3. Counties have occasionally given voters the wrong ballot. A security researcher found a Kennesaw State University server full of state election administration data left open on the internet for anyone to read. Should the state step up oversight of county election boards, such as audits of operations? And as for the state, should it accept federal help with voting technology?

The state of Georgia election systems’ security and quality checks is abysmal. Georgia does not appear to have implemented any comprehensive security framework. There is no excuse for the KSU data leak. It is the responsibility of government officials to inventory the location of all protected-class information within their systems and then safeguard it. The secretary of state sets the standards and defines the culture of information security for the counties to follow. The secretary of state must provide leadership in order to bring Georgia’s elections system up to acceptable standards.

4. Do you believe that foreign hackers or hackers of any sort are a threat to Georgia’s elections? If so what should the secretary of state do about that? Does the state need to step up its voting security game?

Yes. According to U.S. intelligence agencies, foreign states are attempting to undermine our form of representational government by creating confusion, exploiting divisions, and sewing distrust. The U.S. recently indicted 12 Russian nationals with tampering with U.S. elections system, including [one who visited] Georgia websites. Once this story broke, I realized that Georgia must be prepared to defend election integrity against foreign states. I am the only secretary of state candidate that has called for immediately decertifying the Diebold touchscreen machines and immediately move to a temporary paper ballot system in order to maintain the voters’ trust in the election system. The next secretary of state is tasked implementing a formal comprehensive cyber security framework in order to truly ramp up election security.

5. Critics of Georgia’s voting system say the state is too quick to move people off the active voter roll or that it disenfranchises people through spelling and data entry errors that are no fault of the voter. But an election administrator has a responsibility to make sure the voting roll is accurate. Things happen, people move or change their name, for example, without telling the election registrar. States maintain voting rolls in different ways. What should Georgia do?

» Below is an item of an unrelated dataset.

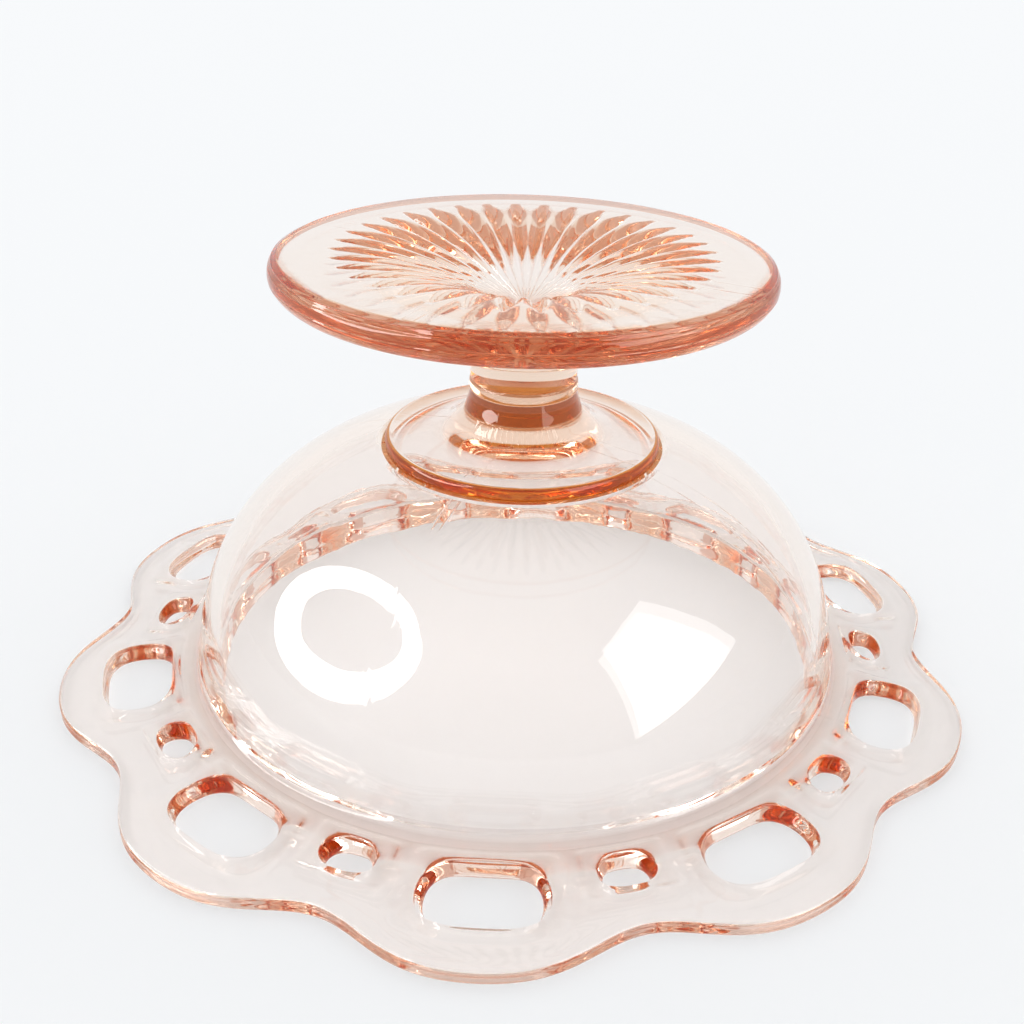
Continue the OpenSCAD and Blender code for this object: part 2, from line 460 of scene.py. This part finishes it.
def make_collar():
    """A disc with a soft edge, whose face sweeps up in a fillet to the neck."""
    disc = [(0, BOWL_TOP), (DISC_R, BOWL_TOP), (25.95, 46.05), (25.98, 46.5), (25.9, 47.2), (25.75, 47.8),
            (25.5, 48.1), (25.1, 48.25)]
    face = curve_through([(25.1, 48.25), (22.0, 48.45), (18.5, 48.9), (15.5, 49.6), (13.3, 50.7),
                          (12.0, 51.9), (11.0, 53.0)], 4)
    neck = curve_through([(11.0, 53.0), (10.75, 53.9), (10.3, 55.3), (9.9, STEM_LOW - HAIR)], 4)
    piece = turned("collar_glass", disc + face[1:] + neck[1:] + [(0, STEM_LOW - HAIR)], 192)
    low, high = BOWL_TOP + 0.02, STEM_LOW - 0.03
    mark_faces(piece, "joint", lambda r, z, n: abs(n.z) > LEVEL and not low < z < high)
    # Painted shade: amber painted on the disc's edge and on the neck, darkest in its lower band
    mark_faces(piece, "edge_on_painted_shade", lambda r, z, n: r > 25.2 and z > low)
    mark_faces(piece, "edge_on_painted_shade", lambda r, z, n: r > 9 and NECK_LOW < z < high, 0.85)
    mark_faces(piece, "edge_on_painted_shade", lambda r, z, n: r > 9 and NECK_LOW < z < NECK_PAINTED_DARKEST_TOP)
    return piece


def make_stem():
    """A low ring at the lower end and a plain shaft that flares into the foot."""
    ring = [(9.9, STEM_LOW), (10.02, 57.15), (10.1, 57.5), (10.13, 58.1), (10.1, 58.7), (10.0, 59.15),
            (9.88, 59.3)]
    shaft = [(9.88, 59.3), (9.9, 60.4), (9.9, 62.5), (9.95, 64.4), (10.4, STEM_HIGH - HAIR)]
    shaft = curve_through(shaft, 4)
    piece = turned("stem_glass", [(0, STEM_LOW)] + ring + shaft[1:] + [(0, STEM_HIGH - HAIR)], 192)
    mark_faces(piece, "joint", lambda r, z, n: abs(n.z) > LEVEL)
    return piece


# ---------------------------------------------------------------- foot

def edge_radius(drop):
    """Radius of the foot's swelling edge at a drop below the sole."""
    if drop < EDGE_UP:
        return FOOT_R - 1.15 * ((EDGE_UP - drop) / EDGE_UP) ** 2
    return FOOT_R - 1.6 * ((drop - EDGE_UP) / EDGE_DOWN) ** 2


def edge_section():
    """The foot's edge from the underside up, with the fine grooves the mould left round it."""
    drops = [5.55, 5.2, 4.9, 4.0, 2.8, 2.2, 1.8]
    for groove in GROOVES:
        drops += [groove + GROOVE_HALF, groove, groove - GROOVE_HALF]
    drops.sort(reverse=True)
    points = [(edge_radius(drop) - GROOVES.get(drop, 0.0), SOLE_Z - drop) for drop in drops]
    return points + [(43.62, 82.3), (43.45, 82.48), (43.2, 82.57), (42.8, 82.6)]


def foot_section():
    """From the joint with the stem out under the foot, up its edge, and in over the sole to the centre."""
    under = [(0, STEM_HIGH), (10.4, STEM_HIGH)]
    for i in range(1, 19):
        s = i / 19
        under.append((10.4 + 32.6 * s * s, STEM_HIGH + 10.75 * math.sin(math.pi / 2 * s ** 0.8)))
    under += [(42.6, 76.72), (43.0, 76.85)]
    sole = [(40.5, 82.6), (37.4, 82.6), (35.0, 82.6)]
    return under + edge_section() + sole + BURST_CREST


def flute_bite(radius, share):
    """Depth of the valley beside a rib; share is 0 in the valley and 1 on the crest."""
    if radius > BURST_R - 0.1:
        return 0.0
    pitch = WHOLE_TURN * radius / FLUTES
    depth = min(0.36 * pitch, 0.4 * (BURST_R - radius) + 0.1)
    opened = min(1.0, (BURST_R - radius) / 7.0)
    if share >= opened:
        return 0.0
    return depth * (1 - math.sin(math.pi / 2 * share / opened))


def press_valleys():
    """Lowers the points beside the crest of the rib into its two valleys."""
    for radius, _ in BURST_CREST[1:-1]:
        for column in range(FLUTE_COLUMNS + 1):
            bite = flute_bite(radius, 1 - abs(2 * column / FLUTE_COLUMNS - 1))
            if bite > LEAST_BITE:
                azimuth = FIRST_FLUTE + WHOLE_TURN / FLUTES * column / FLUTE_COLUMNS
                pick(lambda r, a, z: z > BURST_FROM_Z and abs(r - radius) < 0.1 and same_angle(a, azimuth))
                move(z=-bite)


def make_foot():
    """One rib of the sunburst with its slice of the foot, valley to valley, copied round."""
    section = foot_section()
    piece = start_piece("foot_glass", *section[0], azimuth=FIRST_FLUTE)
    draw_section(section, FIRST_FLUTE)
    spin(-WHOLE_TURN / FLUTES, FLUTE_COLUMNS)
    weld()
    press_valleys()
    spin(WHOLE_TURN * (FLUTES - 1) / FLUTES, FLUTES - 1, copies=True)
    weld()
    finish_piece(piece, 50)
    mark_faces(piece, "joint", lambda r, z, n: n.z < -LEVEL and z < STEM_HIGH + 0.02)
    # Painted shade: amber painted on the foot's edge, where the glass is seen edge-on
    mark_faces(piece, "edge_on_painted_shade", lambda r, z, n: r > FOOT_EDGE_FROM, 0.8)
    return piece


# ---------------------------------------------------------------- glass

def add(tree, kind, settings=None, links=None):
    """Adds a node, sets its properties and sockets, and links its inputs."""
    node = tree.nodes.new(kind)
    for key, value in (settings or {}).items():
        if isinstance(key, str) and key[0].islower():
            setattr(node, key, value)
        else:
            node.inputs[key].default_value = value
    for key, source in (links or {}).items():
        tree.links.new(source, node.inputs[key])
    return node


def chilled_skin(tree, place):
    """Bump of the skin that the cold mould chilled: wide waves with a finer ripple on them."""
    wave = add(tree, "ShaderNodeTexNoise", {"Scale": 1 / (SKIN_WAVE * MM), "Detail": 1.5}, {"Vector": place})
    ripple = add(tree, "ShaderNodeTexNoise", {"Scale": 1 / (SKIN_RIPPLE * MM), "Detail": 1.0},
                 {"Vector": place})
    bump = add(tree, "ShaderNodeBump", {"Strength": 1.0, "Distance": WAVE_DEPTH * MM},
               {"Height": wave.outputs[0]})
    return add(tree, "ShaderNodeBump", {"Strength": 1.0, "Distance": RIPPLE_DEPTH * MM},
               {"Height": ripple.outputs[0], "Normal": bump.outputs[0]})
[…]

The right to vote is clearly spelled out in the law. Voters should not be disenfranchised due to bureaucratic mistakes or hurdles. The secretary of state is responsible for maintaining up-to-date and accurate voter registration rolls. As secretary of state, I would implement additional processes to catch errors and design the system so that voters have the opportunity to correct an error without being disenfranchised. One example is voter registration notification. Currently voters supposedly receive a letter from the secretary of state office stating they are on a list to be purged from the voting list. In addition to a letter, I would expand notification options to include SMS text and email. Lastly, I advocate for same-day voter registration as a means for voters to correct mistakes at the precincts and provide a hedge against unscrupulous partisan attempts to suppress the vote by bureaucratic means. With same-day voter registration, voters would no longer be subjected to an arbitrary cut-off from voter registration rolls, thus better protecting their right to vote.

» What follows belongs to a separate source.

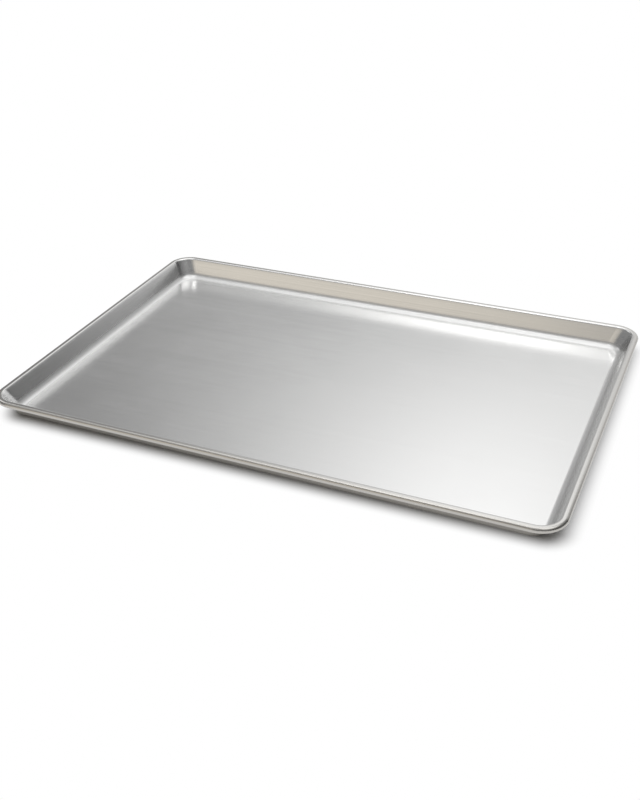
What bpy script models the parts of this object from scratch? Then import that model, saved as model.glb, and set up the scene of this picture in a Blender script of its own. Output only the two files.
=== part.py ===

6. Workers from electricians to cosmetologists get their licenses from boards that rely on the secretary of state’s office for administrative and investigative work. But several professions have left to find homes in other agencies. Nurses are seeking to leave the secretary of state’s office now, saying its investigators take too long to look into complaints of bad nurses. What does the next secretary of state need to do in the licensing division?

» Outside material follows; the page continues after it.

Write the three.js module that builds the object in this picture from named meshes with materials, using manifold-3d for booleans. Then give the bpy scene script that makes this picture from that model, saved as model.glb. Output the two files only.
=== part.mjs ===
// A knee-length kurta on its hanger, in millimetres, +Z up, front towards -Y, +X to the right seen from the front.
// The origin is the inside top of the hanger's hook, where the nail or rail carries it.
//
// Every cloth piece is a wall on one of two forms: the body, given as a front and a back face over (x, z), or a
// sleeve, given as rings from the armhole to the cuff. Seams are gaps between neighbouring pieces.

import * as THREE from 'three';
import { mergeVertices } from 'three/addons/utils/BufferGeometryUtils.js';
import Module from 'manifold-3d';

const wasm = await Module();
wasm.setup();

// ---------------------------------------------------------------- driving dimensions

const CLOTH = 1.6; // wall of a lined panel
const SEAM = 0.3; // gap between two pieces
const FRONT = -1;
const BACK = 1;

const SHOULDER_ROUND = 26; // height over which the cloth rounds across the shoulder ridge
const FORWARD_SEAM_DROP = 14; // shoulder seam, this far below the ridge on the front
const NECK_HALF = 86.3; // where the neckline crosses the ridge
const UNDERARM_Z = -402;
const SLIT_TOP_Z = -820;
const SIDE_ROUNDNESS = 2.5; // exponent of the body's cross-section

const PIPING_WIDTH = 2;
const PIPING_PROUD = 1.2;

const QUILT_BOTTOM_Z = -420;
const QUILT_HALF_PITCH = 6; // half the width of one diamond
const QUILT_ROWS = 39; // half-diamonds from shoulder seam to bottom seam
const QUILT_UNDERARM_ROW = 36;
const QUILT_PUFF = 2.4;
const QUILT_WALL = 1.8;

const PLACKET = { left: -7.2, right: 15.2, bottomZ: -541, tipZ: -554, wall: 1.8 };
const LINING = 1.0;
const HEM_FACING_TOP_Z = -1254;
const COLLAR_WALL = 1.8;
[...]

The secretary of state budget has not kept up with the times or the growth with the state. The next secretary of state must make the case to the legislature that it’s in everyone’s interest for the secretary of state office to provide exemplary customer service. After all, we are marketing Georgia as a great place to do business. We must adequately fund the secretary of state office to offer the level and quality of services necessary to compete in the global marketplace.

7. Some states have appointed secretaries of state—it’s not an elected post. What are your thoughts on election versus appointment of a secretary of state? What use is a partisan label in a job that’s rather administrative?

I am open to the idea that the secretary of state is a appointed office. The secretary of state office performs an important function, and it’s being hamstrung by intraparty jockeying as well as partisan politics. Additionally, I believe the secretary of state should resign their position once they become a candidate for another office. Given that the secretary of state manages elections, and the election official is supposedly unbiased, it seems that the people are best served when the secretary of state is independent of the two major parties. As a citizen candidate that is independent of the two major parties, their leadership, and the monied interest, I am the best choice to represent the interests of Georgia voters.

8. What are the biggest issues that the secretary of state will need to face in the next four years?

The immediate issue is replacing the Georgia touchscreen voting machines. The single largest issue facing Georgia over the next three years is extreme partisan gerrymandering. Currently Georgia is one of the most gerrymandered states in the nation. As a result, we have fewer candidates on a ballot, less campaigns, less spirited discussion. The lack of competition is destructive to our form of representational government and therefore increasing political competition is one of the single largest challenges for the next secretary of state.